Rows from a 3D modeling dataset
--- start ---

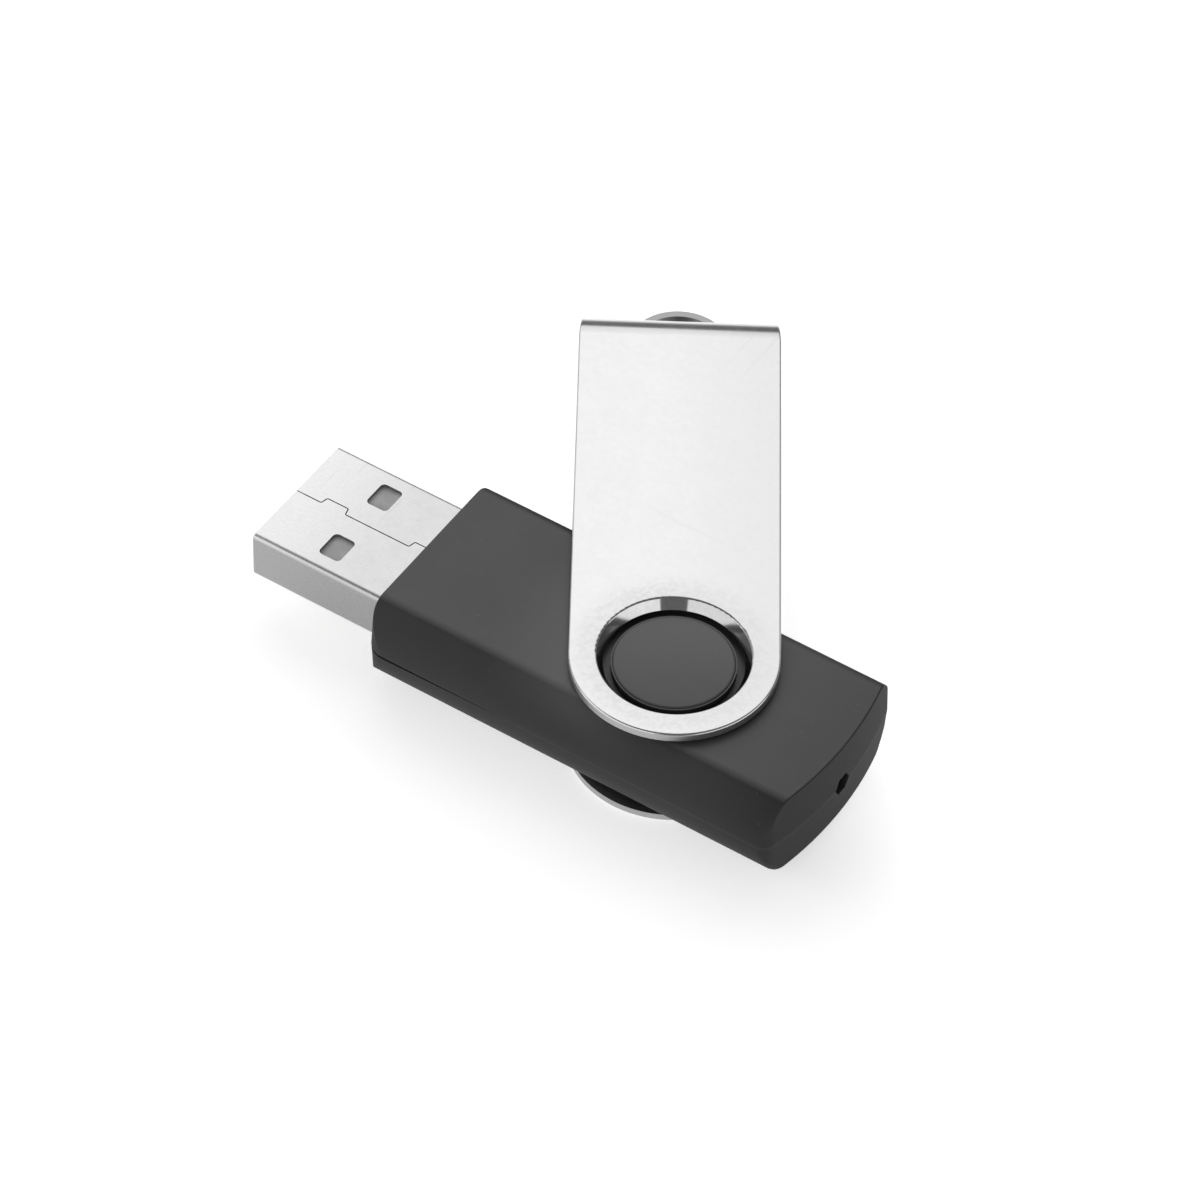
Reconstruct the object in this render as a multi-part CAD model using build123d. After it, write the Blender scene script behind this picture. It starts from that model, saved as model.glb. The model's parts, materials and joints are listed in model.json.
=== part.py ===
# USB flash drive with a swivelling sheet-steel cover, in millimetres.
# +X runs from the plug to the tail and +Z is up. The origin is the centre of the plug's mouth.
from build123d import *
import os
from math import sqrt

# How far a cutting shape reaches past what it cuts, and how close counts as equal
SPARE = 1.0
CLOSE = 0.01

# Plug (the standard USB-A size)
PLUG_WIDTH = 12.0
PLUG_HEIGHT = 4.5
PLUG_SHEET = 0.3
PLUG_CORNER = 0.5
PLUG_LENGTH = 18.8
LATCH_HOLE = (2.0, 2.5)
LATCH_HOLE_X = 6.2
LATCH_HOLE_Y = 3.27
LATCH_HOLE_CORNER = 0.4
MOUTH_CHAMFER = 0.08
SEAM_WIDTH = 0.1
SEAM_STEP = 0.65
SEAM_STEPS = ((2.4, 4.7), (10.75, 13.05))
SEAM_LEAN = 0.15
SEAM_CORNER = 0.15
EAR_LENGTH = 2.6
EAR_ROOT = 0.5
EAR_LOW = -1.4
EAR_HIGH = 0.5

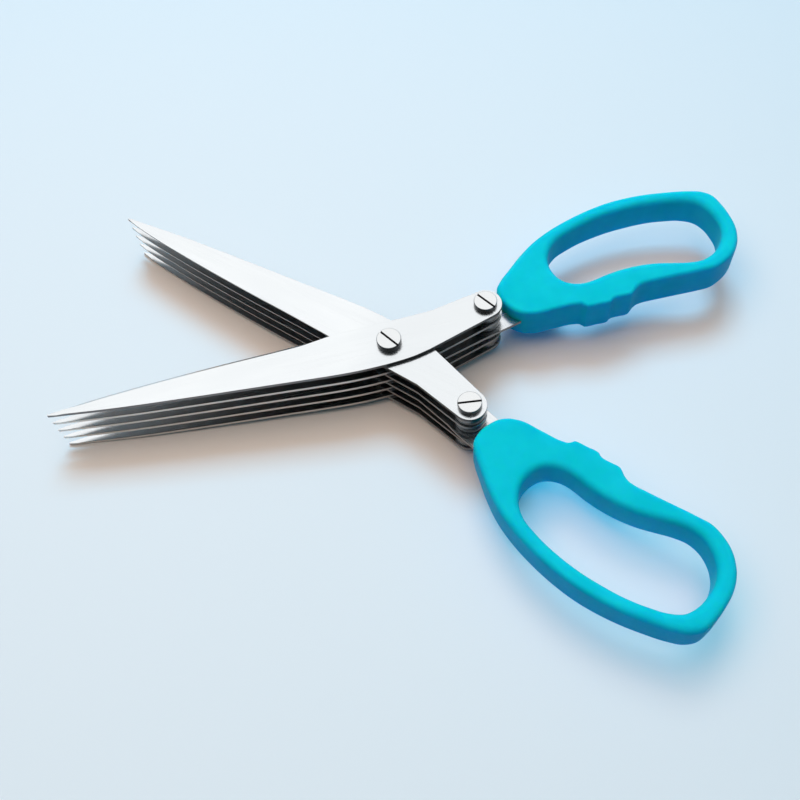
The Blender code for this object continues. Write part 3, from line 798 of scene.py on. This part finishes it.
def turquoise_plastic():
    """Moulded plastic: a fine matt grain, slight sink marks, and a little light carried under the skin."""
    finish = Finish("turquoise_moulded_plastic", PLASTIC_COLOUR, 0.0, PLASTIC_ROUGHNESS)
    finish.tint(finish.spread(finish.noise(*PLASTIC_CLOUD), 0.0, 1.0), PLASTIC_DARK, PLASTIC_LIGHT)
    finish.roughen(finish.noise(*PLASTIC_SHEEN), *PLASTIC_ROUGH_RANGE)
    sink = finish.bump(finish.noise(*SINK_MARKS), SINK_DEPTH)
    finish.relieve(finish.bump(finish.noise(*PLASTIC_GRAIN), PLASTIC_GRAIN_DEPTH, sink))
    finish.shader.inputs["Specular IOR Level"].default_value = PLASTIC_SPECULAR
    finish.shader.inputs["Subsurface Weight"].default_value = 1.0
    finish.shader.inputs["Subsurface Radius"].default_value = SKIN_RADIUS
    finish.shader.inputs["Subsurface Scale"].default_value = SKIN_SCALE
    return finish.material


def blade_steel(half, side, dark, light, rough):
    """Stainless sheet rubbed along the blade: long fine streaks in its roughness and its surface. Its
    colour is painted a little darker on the arm behind the pivot, as painted shade."""
    finish = Finish(f"{half}_blade_{side}_steel", light, 1.0, rough[0])
    turn = SIDES[half] * HALF_OPENING
    streak = finish.noise(*BLADE_STREAK, turn)
    cloud = finish.spread(finish.noise(*BLADE_CLOUD, turn), *CLOUD_SHARES)
    finish.tint(finish.combined("MULTIPLY", cloud, finish.along(1.0, ARM_PAINTED_SHADE_SHARE)), dark, light)
    finish.roughen(streak, *rough)
    finish.relieve(finish.bump(streak, STREAK_DEPTH))
    return finish.material


def edge_steel_painted_light(half, name, front, rear):
    """A blade's upright edges, painted brighter along the blade than on the arm behind the pivot: a painted
    reflection that fades to painted shade.
    """
    finish = Finish(f"{half}_{name}_steel", front, 1.0, SHEARED_ROUGHNESS)
    finish.tint(finish.along(0.0, 1.0), front, rear)
    grain = finish.noise(*SHEARED_GRAIN)
    finish.roughen(grain, *SHEARED_ROUGH_RANGE)
    finish.relieve(finish.bump(grain, SHEARED_DEPTH))
    return finish.material


def blade_steels(half):
    """The polished steel of a blade's top, the duller steel of its underside, its colour painted darker as
    shade between the blades, and its edges with painted reflection and shade. The uppermost blade's edges
    are painted darkest, as shade."""
    return (
        blade_steel(half, "polished", *POLISHED),
        blade_steel(half, "underside_painted_shade", *UNDERSIDE_DULL_PAINTED_SHADE),
        edge_steel_painted_light(half, "edges_painted_light", *EDGE_PAINTED_SHINE_AND_SHADE),
        edge_steel_painted_light(half, "top_edges_painted_shade", *TOP_EDGE_PAINTED_SHADE),
    )


def by_facing(mesh, upper, lower, upright):
    """Gives each face its place in the piece's materials by where it faces: up, down or out to the side."""
    normals = np.empty(3 * len(mesh.polygons))
    mesh.polygons.foreach_get("normal", normals)
    rise = normals[2::3]
    facing = np.select([rise < -LEVEL_RISE, rise > LEVEL_RISE], [lower, upper], upright)
    mesh.polygons.foreach_set("material_index", facing.astype(np.int32))


def slot_inside(mesh, index, centre, turn, top):
    """Gives the faces inside a head's slot, between its walls and no lower than its floor, another place in
    the piece's materials, the one that holds the slot's painted shade."""
    places = np.empty(3 * len(mesh.polygons))
    mesh.polygons.foreach_get("center", places)
    x, y, z = places[0::3] - centre[0], places[1::3] - centre[1], places[2::3]
    across = np.abs(y * math.cos(turn) - x * math.sin(turn))
    inside = (across < SLOT_WIDTH / 2 + SLOT_SLACK) & (z > top - SLOT_DEPTH - SLOT_SLACK)
    given = np.empty(len(mesh.polygons), np.int32)
    mesh.polygons.foreach_get("material_index", given)
    mesh.polygons.foreach_set("material_index", np.where(inside, index, given))


def grained_steel(name, colour, rough, rough_range, noise, depth):
    """Steel of one colour with a fine grain in its roughness and its surface."""
    finish = Finish(name, colour, 1.0, rough)
    grain = finish.noise(*noise)
    finish.roughen(grain, *rough_range)
    finish.relieve(finish.bump(grain, depth))
    return finish.material


def screw_steels():
    """The steels of a screw's level faces, its slot and its upright faces, the last two painted dark as
    shade.
    """
    return [
        grained_steel(f"screw_{side}_steel", *look, SCREW_GRAIN, SCREW_DEPTH)
        for side, look in SCREW_STEELS.items()
    ]


def add_camera():
    """The camera in the picture's place, looking down its bearing and elevation, rolled about its axis."""
    azimuth, elevation, roll = CAMERA_AZIMUTH, CAMERA_ELEVATION, CAMERA_ROLL
    level = math.cos(elevation)
    ahead = np.array([-math.sin(azimuth) * level, math.cos(azimuth) * level, -math.sin(elevation)])
    right = np.array([math.cos(azimuth), math.sin(azimuth), 0.0])
    up = np.cross(right, ahead)
    cos, sin = math.cos(roll), math.sin(roll)
    right, up = cos * right + sin * up, cos * up - sin * right
    camera = bpy.data.objects.new("camera", bpy.data.cameras.new("camera"))
    axes = np.stack([right, up, -ahead], axis=1)
    matrix = Matrix(axes.tolist()).to_4x4()
    matrix.translation = CAMERA_PLACE
    camera.matrix_world = matrix
    camera.data.lens = CAMERA_LENS
    camera.data.sensor_width = CAMERA_SENSOR
    camera.data.clip_start, camera.data.clip_end = CAMERA_CLIP
    bpy.context.scene.collection.objects.link(camera)
    bpy.context.scene.camera = camera


def pale_table():
    """A pale matt table. The light that it throws onto the scissors is cooler than the colour it shows."""
    finish = Finish("pale_table", FLOOR_COLOUR, 0.0, FLOOR_ROUGHNESS)
    path = finish.node("LightPath").outputs
    shown = finish.combined("MAXIMUM", path["Is Camera Ray"], path["Is Glossy Ray"])
    finish.tint(shown, FLOOR_BOUNCE, FLOOR_COLOUR)
    return finish.material


def add_floor():
    """The table top as the scissors lie on it: under the pivot nut's foot and the two lowest blades' tips.
    Its slope along X meets the mean of the tips' heights, its slope across meets their difference, and it
    passes under the nearest point of the foot's rim."""
    tip = (-BLADE_REACH, TIP_OVERLAP - TIP_BLUNT)
    thumb, finger = (opened(tip, half) for half in SIDES)
    heights = LOWEST_BLADE["thumb"], LOWEST_BLADE["finger"]
    across = (heights[0] - heights[1]) / (thumb[1] - finger[1])
    along = sum(heights) / 2 / (thumb[0] + NUT_FOOT_RADIUS)
    drop = NUT_FOOT_RADIUS * math.hypot(along, across)
    corners = FLOOR_REACH * np.array([(-1, -1), (1, -1), (1, 1), (-1, 1)])
    heights = corners @ (along, across) - drop
    mesh = bpy.data.meshes.new("table_top")
    mesh.from_pydata(np.column_stack([corners, heights]).tolist(), [], [(0, 1, 2, 3)])
    mesh.materials.append(pale_table())
    floor = bpy.data.objects.new("table_top", mesh)
    bpy.context.scene.collection.objects.link(floor)
    return floor


def add_lamp(name, place, colour):
    """A rectangular lamp that faces the pivot, which the steel doesn't mirror."""
    light = bpy.data.lights.new(name, "AREA")
    light.shape = "RECTANGLE"
    light.size, light.size_y = place["size"]
    light.energy = place["power"]
    light.color = colour
    towards = Vector(place["towards"])
    lamp = bpy.data.objects.new(name, light)
    lamp.location = towards * place["distance"]
    lamp.rotation_euler = (-towards).to_track_quat("-Z", "Y").to_euler()
    lamp.visible_glossy = False
    bpy.context.scene.collection.objects.link(lamp)
    return lamp


def named_for_lamp(name, thing, state):
    """A collection by which a lamp lights, or is stopped by, one thing only or all but that one."""
    group = bpy.data.collections.new(name)
    group.objects.link(thing)
    group.collection_objects[0].light_linking.link_state = state
    return group


def add_shared_lamp(name, place, colour, let_through, table, clear_handle):
    """A lamp whose light the table gets in two shares: the turquoise plastic of the handle that lies in its
    way lets the cyan share through, and stops the rest."""
    lamp = add_lamp(name, place, colour)
    lamp.light_linking.receiver_collection = named_for_lamp(name + "_on_scissors", table, "EXCLUDE")
    lamp = add_lamp(name + "_stopped", place, np.subtract(colour, let_through))
    lamp.light_linking.receiver_collection = named_for_lamp(name + "_on_table", table, "INCLUDE")
    lamp = add_lamp(name + "_let_through", place, let_through)
    lamp.light_linking.receiver_collection = named_for_lamp(name + "_through_to_table", table, "INCLUDE")
    lamp.light_linking.blocker_collection = named_for_lamp(name + "_past_handle", clear_handle, "EXCLUDE")


def light_scene(table, clear_handle):
    """A warm softbox overhead, a cool window lower down on the far side, and a soft light that fades
    towards the horizon. The steel mirrors a room that is dark behind the camera, paler on the far side and
    brightest over the flat of the blades."""
    add_shared_lamp("softbox", SOFTBOX, SOFTBOX_COLOUR, SOFTBOX_LET_THROUGH, table, clear_handle)
    add_shared_lamp("window", WINDOW, WINDOW_COLOUR, WINDOW_LET_THROUGH, table, clear_handle)
    world = bpy.data.worlds.new("studio")
    bpy.context.scene.world = world
    world.use_nodes = True
    tree = world.node_tree
    bearing = tree.nodes.new("ShaderNodeTexCoord").outputs["Generated"]
    path = tree.nodes.new("ShaderNodeLightPath").outputs

    def towards(direction, spread):
        """How far a bearing turns towards a direction, as a share."""
        facing = tree.nodes.new("ShaderNodeVectorMath")
        facing.operation = "DOT_PRODUCT"
        facing.inputs[1].default_value = direction
        tree.links.new(bearing, facing.inputs[0])
        return ranged(tree, facing.outputs["Value"], spread, smooth=True)

    mirrored = blended(tree, towards(FAR_SIDE, FAR_SPREAD), MIRRORED_NEAR, MIRRORED_FAR)
    mirrored = blended(tree, towards(GLOW_TOWARDS, GLOW_SPREAD), mirrored, GLOW)
    soft = blended(tree, towards(OVERHEAD, OVERHEAD_SPREAD), SOFT_LOW, SOFT_HIGH)
    unseen = blended(tree, path["Is Glossy Ray"], soft, mirrored)
    colour = blended(tree, path["Is Camera Ray"], unseen, BACKDROP)
    tree.links.new(colour, tree.nodes["Background"].inputs["Color"])
    bpy.context.scene.view_settings.view_transform = "Standard"


add_camera()
plastic = turquoise_plastic()
for half in SIDES:
    add_handle(half, plastic)
    add_blades(half, blade_steels(half))
add_hardware(screw_steels(), grained_steel("spacer_turned_steel", *TURNED, TURNED_RINGS, TURNED_DEPTH))
light_scene(add_floor(), bpy.data.objects["finger_handle_moulding"])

--- end ---

Using the data above, restate word for word the lines from its opening line through the line that contains "CLOSE = 0.01", and no more.

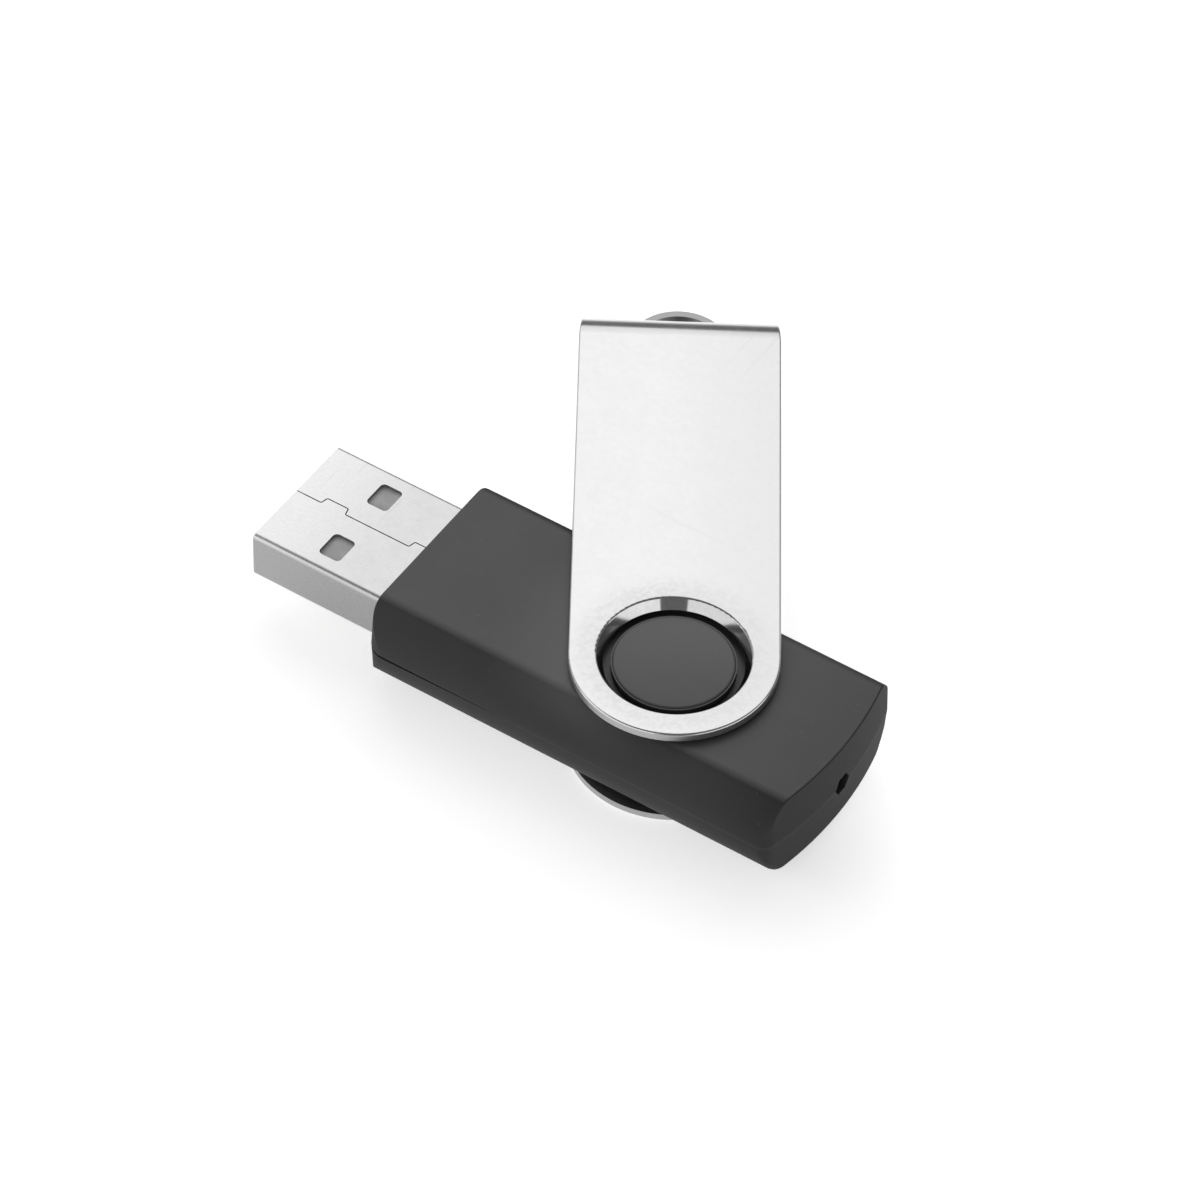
Reconstruct the object in this render as a multi-part CAD model using build123d. After it, write the Blender scene script behind this picture. It starts from that model, saved as model.glb. The model's parts, materials and joints are listed in model.json.
=== part.py ===
# USB flash drive with a swivelling sheet-steel cover, in millimetres.
# +X runs from the plug to the tail and +Z is up. The origin is the centre of the plug's mouth.
from build123d import *
import os
from math import sqrt

# How far a cutting shape reaches past what it cuts, and how close counts as equal
SPARE = 1.0
CLOSE = 0.01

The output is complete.